Aromas sem gênero: perfumaria derruba barreira entre homens e mulheres
Ganham espaço nas prateleiras os produtos 'genderless', também chamados de compartilháveis.
Construções sociais tendem a sedimentar estereótipos. Há pelo menos oitenta anos, convencionou-se que perfumes femininos eram adocicados e suaves e os masculinos deveriam transmitir a sensação de sobriedade e poder. Notas de rosas seriam, portanto, destinadas às mulheres, enquanto aos homens ficariam ofertados os fundos amadeirados. A verdade é que também na sensibilidade olfativa não há compartimentos onde devam ser armazenados este ou aquele aroma como marca de gênero. Por isso, os perfumes, tal qual a comida, o esporte ou a profissão, são opções individuais cada vez menos pautadas por preceitos que desrespeitam a diversidade entre os indivíduos. A barreira entre o que era classificado como essências de mulher ou de homem se tornou tão fluida quanto as fragrâncias que se dissipam no ar. Dessa forma, ganham espaço nas prateleiras os produtos genderless, ou sem gênero, ou, ainda, chamados de compartilháveis.

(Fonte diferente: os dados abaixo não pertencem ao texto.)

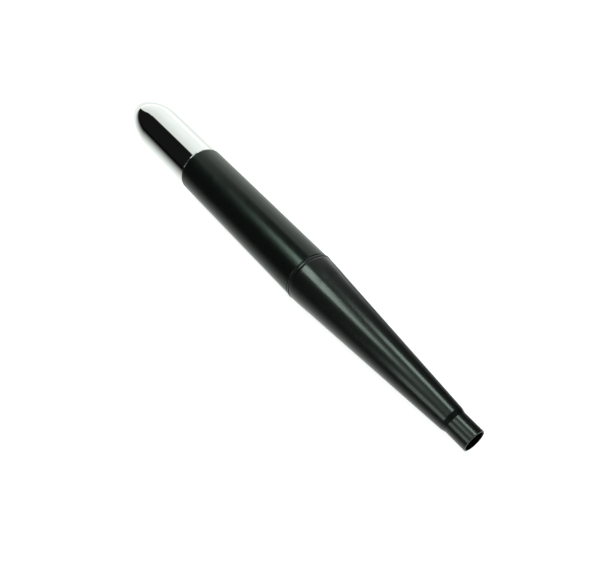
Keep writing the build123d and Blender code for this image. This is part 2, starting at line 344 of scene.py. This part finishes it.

# Satin black anodising: very fine tooth, a faint mottle, and rims a little brighter, partly rubbed
# wear and partly a painted highlight where the rim edges catch the light
s = Surface("sleeve_black", Specular_IOR_Level=0.5, Specular_Tint=(0.85, 1.0, 0.92, 1))
tooth = s.grain(0.06 * MM, detail=4.0)
cloud = s.grain(2.2 * MM, detail=2.0, seed=1.7)
tone = s.paint(tooth, (0.32, (0.0030, 0.0037, 0.0034)), (0.68, (0.0056, 0.0066, 0.0061)))
# Painted highlight: an even, paler ring at both rims of the sleeve stands for the rim edges
# catching the light. It is partly rubbed wear too.
rim_tint = s.times(s.rims((sleeve_lo.x, sleeve_hi.x), 0.30 * MM),
                 s.spread(s.grain(0.35 * MM, seed=5.2), 0.15, 0.55, 0.42, 0.72))
tone = s.mix(rim_tint, tone, (0.045, 0.048, 0.046))
s.bump(tooth, 0.0007 * MM, 0.5)
sleeve_black = s.done(tone, s.spread(cloud, 0.21, 0.25))

# Black lacquer: glossier, a soft orange peel, and hair-fine handling marks along the barrel
s = Surface("barrel_black", Specular_IOR_Level=0.25, Coat_Weight=0.55, Coat_Roughness=0.17)
peel = s.grain(0.55 * MM, detail=2.0)
marks = s.grain(0.07 * MM, (40, 1, 1), detail=3.0, seed=2.3)
tone = s.paint(peel, (0.3, (0.0032, 0.0039, 0.0036)), (0.7, (0.0054, 0.0064, 0.0059)))
# The collar's back edge, the barrel's back edge and the mouth are rubbed a little paler
rim_tint = s.times(s.rims((collar_lo.x, barrel_lo.x, barrel_hi.x), 0.22 * MM),
                 s.spread(s.grain(0.3 * MM, seed=6.4), 0.0, 0.5, 0.45, 0.72))
tone = s.mix(rim_tint, tone, (0.07, 0.072, 0.070))
s.bump(peel, 0.0010 * MM, 0.6)
barrel_black = s.done(tone, s.spread(marks, 0.33, 0.39))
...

Tanto as marcas mais tradicionais quanto a perfumaria de nicho — conduzida por perfumistas independentes — começam a investir com força nesses artigos. Só nos primeiros meses deste ano, duas grandes grifes, Armani e Guerlain, lançaram os seus. A Calvin Klein pôs nas prateleiras o Everyone EDT. Do italiano Armani veio o Indigo Tanzanite, de essência âmbar amadeirada com notas que vão de amêndoa a bergamota e patchouli. A francesa Guerlain apresentou o Nerolia Vetiver de Guerlain, um amadeirado floral almiscarado. A preferência pelas madeiras e pelos almiscarados tem um motivo: são os que mais servem à nova ordem, sem nichos.
As essências compartilháveis são em boa medida as responsáveis pelo reaquecimento do mercado, esmaecido pelos dois anos de isolamento da pandemia. Os números aferidos pela Associação Brasileira da Indústria de Higiene Pessoal, Perfumaria e Cosméticos nos primeiros três meses de 2022 são animadores, com crescimento de vendas 9% superior ao registrado no mesmo período em 2021. É interessante saber, no entanto, que a entrada dos produtos no mercado bebe de sua própria longínqua história, como se fosse uma correção. A fragrância das rosas, por exemplo, era profundamente admirada por homens na Índia e depois passou a ser o cheiro que perfumava os banhos romanos, prazer que guerreiros e imperadores desfrutavam docemente. Passou a ser relacionada ao universo feminino em meados do século XX, quando a separação das famílias aromáticas por gênero ocorreu como jogada de publicidade e de marketing, em busca de vendas.
O retorno à liberdade dos aromas, alheia a escaninhos restritos, deve ser festejado não só como um movimento adequado ao seu tempo, mas também por devolver ao ser humano a capacidade de explorar seu incrível sistema olfativo, o mais complexo de todos os que processam os sentidos. O escritor americano Bill Bryson, divulgador científico, lembra em Corpo — Um Guia para Usuários que o olfato é o único dos cinco sentidos básicos não mediado pelo hipotálamo. Quando cheiramos algo, a informação, por motivos que desconhecemos, vai direto ao córtex olfativo, aninhado junto ao hipocampo, onde as memórias são formadas, e alguns neurocientistas acham que isso talvez explique por que certos odores são tão poderosamente evocativos de lembranças. “As misturas de odores originam aromas muito particulares porque partem da sobreposição de fragrâncias ao cheiro natural da pessoa”, diz Leonora Nogueira, curadora de perfumes da Eaux parfums. É química fascinante, ainda mais agora, sem distinção de gênero.